III. Démarche de recherche et innovations techniques
1. Schéma général de la recherche
Cette étude se concentre sur la tâche de spelling BCI basée sur SSVEP (Steady-State Visual Evoked Potential), modélisant la reconnaissance de caractères cibles (40 catégories) comme un problème de classification multiclasses. Les auteurs proposent pour la première fois le cadre “EVOMOE” (Evolutionary Mixture of Experts, Système évolutif de mélange d’experts), destiné à relever simultanément les trois défis majeurs des données EEG : différences individuelles (Non-IID), évolutivité du modèle (Scalability) et généralisation (Generalization).
Jeux de données utilisés
- Beta Dataset : Collecté auprès de 70 participants en environnement non-laboratoire (sans blindage électromagnétique), comprenant de faibles rapports signal/bruit, reflétant une répartition EEG plus réaliste.
- Benchmark Dataset : 35 participants, données de laboratoire de haute qualité.
Prétraitement des données
- EEG à 64 canaux standardisé, 9 canaux clés sélectionnés (Pz, Po3, etc.) comme principaux objets d’analyse.
- Trois filtres passe-bande, fréquence d’échantillonnage à 250Hz, longueur du signal à 1s, durée totale du signal à 1,5s (incluant l’indice visuel).
- Structure des données : [n, 3, 9, 250], n désigne le nombre d’échantillons.
2. Conception spécifique et innovations du cadre EVOMOE
a) Conception du modèle Mixture of Experts (MoE)
EVOMOE repose sur un Deep Convolutional Neural Network (DCNN) à experts mixtes à passerelle sparse-gated (Sparse-Gated MoE), et se distingue des MoE traditionnels par les points suivants :
- Nombre d’experts adaptatif dynamiquement : le nombre d’experts dépend directement du nombre d’utilisateurs.
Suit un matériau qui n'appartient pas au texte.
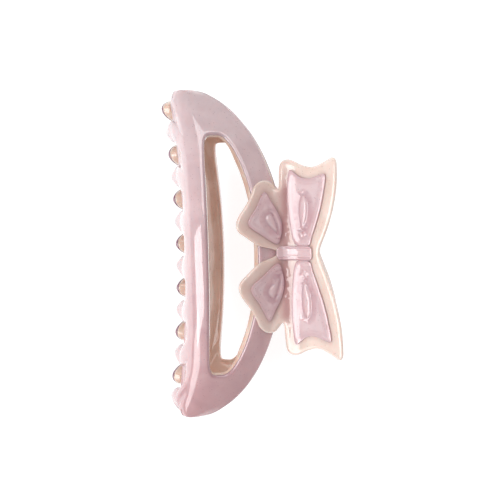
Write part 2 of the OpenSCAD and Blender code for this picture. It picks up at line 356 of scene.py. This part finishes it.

Les données de chaque utilisateur sont allouées à un expert unique, construisant ainsi un modèle hautement personnalisé et dépassant la limitation des MoE classiques basés sur les capacités GPU ou le nombre de classes.
- Affectation individuelle des données d’entrée des experts : chaque expert ne traite que les données d’un utilisateur précis, sans mélange entre utilisateurs, garantissant une couverture diversifiée des distributions de données.
- Réseau de passerelle auto-adaptatif avec extension mnésique : une matrice de poids à deux dimensions estime la probabilité d’affectation de chaque expert aux échantillons ; introduction du “memory-based gating” conservant l’historique des pondérations pour un transfert et rappel transparent des savoirs lors de l’arrivée de nouveaux utilisateurs, renforçant la généralisation.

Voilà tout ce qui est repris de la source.